Professor Edmund Delabarre's Discovery

By Manuel Luciano da Silva, M. D. 

Professor E. Delabarre, Chairman of the Psychology Department at Brown University, spent many thousands of dollars and many thousands of hours researching Dighton Rock inscriptions and was even criticized by his colleagues…Of course they were jealous of him and now nobody speaks of them anymore! Professor Delabarre had a summer home, one mile way from Dighton Rock, in Berkley, MA.

In 1913 he became interested on the study of Dighton Rock because at that time psychology was interested in studying the various types of personalities of people by analyzing their hand writing, the way we cut the Ts and place the dots on the Is. Delabarre was attracted at first to the inscription of Dighton Rock from the psychological point of view.
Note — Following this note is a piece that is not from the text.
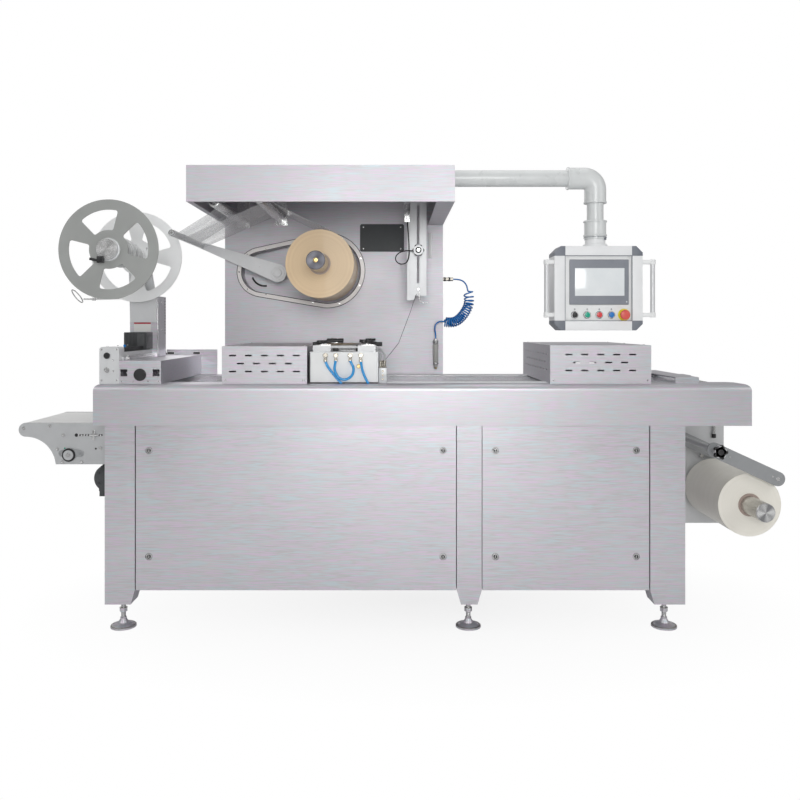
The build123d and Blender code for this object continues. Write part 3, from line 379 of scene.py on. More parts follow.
# Each finish: its material's name, its light and dark colours, and what else its maker takes
FINISHES = {
    bead_blasted: {
        "rim": ("rim_plate", (0.8, 0.77, 0.76), (0.72, 0.69, 0.68)),
        "galvanised": ("galvanised_plate", (0.6, 0.61, 0.62), (0.52, 0.53, 0.54), 0.4, 0.3),
        "arm_grey": ("arm_plate", (0.4, 0.41, 0.42), (0.33, 0.34, 0.35), 0.42, 0.3),
    },
    turned_metal: {
        "chrome": ("turned_steel", (0.8, 0.8, 0.8), (0.58, 0.58, 0.58)),
        "shaft": ("shaft_steel", (0.62, 0.61, 0.58), (0.4, 0.39, 0.37), 0.3),
        "brass": ("brass", (0.72, 0.55, 0.28), (0.5, 0.36, 0.16), 0.28),
        "nickel": ("nickel_fitting", (0.7, 0.66, 0.58), (0.42, 0.39, 0.34), 0.25),
    },
    # Turned faces get painted highlights: wedges of reflected light in their colour
    turned_face: {
        "tan_face": ("roll_shaft_face", (0.2, 0.2, 0.23), (0.12, 0.12, 0.14), LIDDING_X, LIDDING_Z, 0.4, 0.4),
        "base_face": ("base_shaft_face", (0.85, 0.85, 0.85), (0.3, 0.3, 0.31), BASE_X, BASE_Z),
        "hub_face": ("hub_face", (0.8, 0.8, 0.8), (0.5, 0.5, 0.5), WASTE_X, WASTE_Z),
    },
    wound_film: {
        "tan": ("tan_film_roll", (0.8, 0.6, 0.37), (0.74, 0.54, 0.32), LIDDING_X, LIDDING_Z),
        "ivory": ("ivory_film_roll", (0.97, 0.94, 0.86), (0.93, 0.9, 0.81), BASE_X, BASE_Z),
    },
    clear_film: {"film": ("clear_film", (0.95, 0.96, 0.97), (0.8, 0.82, 0.85), 0.32)},
    streaked_film: {"trim": ("film_trim", (0.86, 0.87, 0.87), (0.66, 0.68, 0.68), 0.7)},
    woven_belt: {"belt": ("white_belt", (0.97, 0.97, 0.96), (0.91, 0.91, 0.9))},
    reel_plate: {"reel": ("reel_plate", (0.37, 0.38, 0.37), (0.96, 0.97, 0.97), 0.3)},
    moulded_plastic: {
        "stop_red": ("stop_red", (0.76, 0.12, 0.1), (0.66, 0.09, 0.075), 0.38),
        "smoke": ("smoke_body", (0.5, 0.5, 0.48), (0.42, 0.42, 0.4), 0.2, 0.5),
        "black": ("black_moulding", (0.03, 0.03, 0.032), (0.012, 0.012, 0.013), 0.38),
        "casting": ("dark_casting", (0.09, 0.095, 0.1), (0.045, 0.048, 0.05), 0.5),
        "blue": ("blue_hose", (0.004, 0.2, 0.6), (0.003, 0.15, 0.5), 0.22, 0.4),
        "sky": ("sky_hose", (0.025, 0.34, 0.74), (0.018, 0.27, 0.62), 0.22, 0.4),
        "tube": ("grey_tube", (0.72, 0.74, 0.74), (0.66, 0.68, 0.68), 0.3, 0.35),
        "panel": ("panel_box", (0.84, 0.85, 0.86), (0.79, 0.8, 0.81), 0.42),
        "name_dark": ("dark_plate", (0.065, 0.072, 0.078), (0.05, 0.056, 0.06), 0.5),
        "core": ("card_core", (0.5, 0.4, 0.35), (0.4, 0.31, 0.27), 0.6),
        "label": ("plain_label", (0.82, 0.82, 0.8), (0.76, 0.76, 0.74)),
        "label_band": ("label_band", (0.62, 0.04, 0.07), (0.54, 0.03, 0.05)),
        "panel_white": ("panel_face", (0.86, 0.87, 0.87), (0.81, 0.82, 0.82)),
        "corner_grey": ("corner_grey", (0.2, 0.215, 0.25), (0.16, 0.175, 0.205), 0.42),
        "bezel": ("bezel_grey", (0.25, 0.265, 0.3), (0.21, 0.225, 0.255), 0.42),
        "screen": ("screen_glass", (0.84, 0.87, 0.88), (0.77, 0.81, 0.83), 0.12, 0.6),
        "green": ("button_green", (0.01, 0.42, 0.28), (0.008, 0.34, 0.22), 0.3, 0.3),
        "red": ("button_red", (0.74, 0.06, 0.07), (0.62, 0.045, 0.05), 0.3, 0.3),
        "button_blue": ("button_blue", (0.01, 0.2, 0.6), (0.008, 0.15, 0.5), 0.3, 0.3),
        "yellow": ("stop_yellow", (0.8, 0.72, 0.03), (0.72, 0.64, 0.02)),
        "clear_block": ("pale_block", (0.74, 0.76, 0.77), (0.64, 0.66, 0.68), 0.22, 0.5),
        "grey_line": ("grey_line", (0.42, 0.43, 0.44), (0.36, 0.37, 0.38), 0.35),
    },
}
finishes = {}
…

He started review hundreds of articles about the rock and also reviewed many drawings and photographs.

Then, on December 2nd, 1918, in his laboratory while analyzing a photograph which was taken on July 1907, which he had received from Charles A. Hathaway, Jr. (a teacher of science at Taunton High School), Professor Delabarre discovered the date 1511 engraved on the rock! Eureka!


Click on picture for a larger view. The date 1511 discovered by Delabarre on December 2, 1918. With this date he started researching in the world history to find out what discoverers or explorers might had come to New England around the date 1511. He did not have much difficulty in finding reference that the brothers, Gaspar and Miguel Corte Real, Portuguese navigators, had come to North American at the very beginning of the 1500, but never returned to Lisbon, Portugal.

With this precise date 1511 and with the specific connection to Portugal, Delabarre reviewed again all the drawings and photographs from the Portuguese perspective and was able to find also engraved on the face of the Dighton Rock:

(1) the date 1511,
(2) the name Miguel Corte Real,
(3) the Portuguese Cost of Arms "V" shaped or Escudo, a triangle inside of a triangle.


   

Please note that the name MIGVEL CORTE REAL is done in 3 types of letters as they were used in Portugal in 1500: Gothic, [M C O ] Roman [ I G V R T ] and Uncial [ E A L ].  All Photos by Delabarre taken on July 17, 1920, during the night, with light sideways. Delabarre called this the "Central Inscription"


The third icon or symbol that Delabarre discovered engraved on Dighton Rock was the Portuguese Shield or "ESCUDO", V shaped or a triangle inside of another triangle.

 

                               

  1. Portuguese National Shield "V" shaped

  2. Portuguese National Shield or "Escudo" or "V" Shaped 500 years ago as today's

  3. Portuguese Shield engraved on Dighton Rock  discovered by Delabarre in July 1920.

With these discoveries Delabarre started publishing his findings in the Colonial Society of Massachusetts, gave many lectures and ended by publishing a large book (369 Pages) entitled "Dighton Rock", 1928.

Because Delabarre was not a professor of History or of Archaeology even the "academia" criticized his findings. Of course the "academia" does not know that the greatest original discoveries in History and Archaeology were made by amateurs such as Heinrich Schlimann (Troy), Champollion (Rosetta Stone) Ventris (Minoan), Leaky (Oldest Man, South Africa), etc.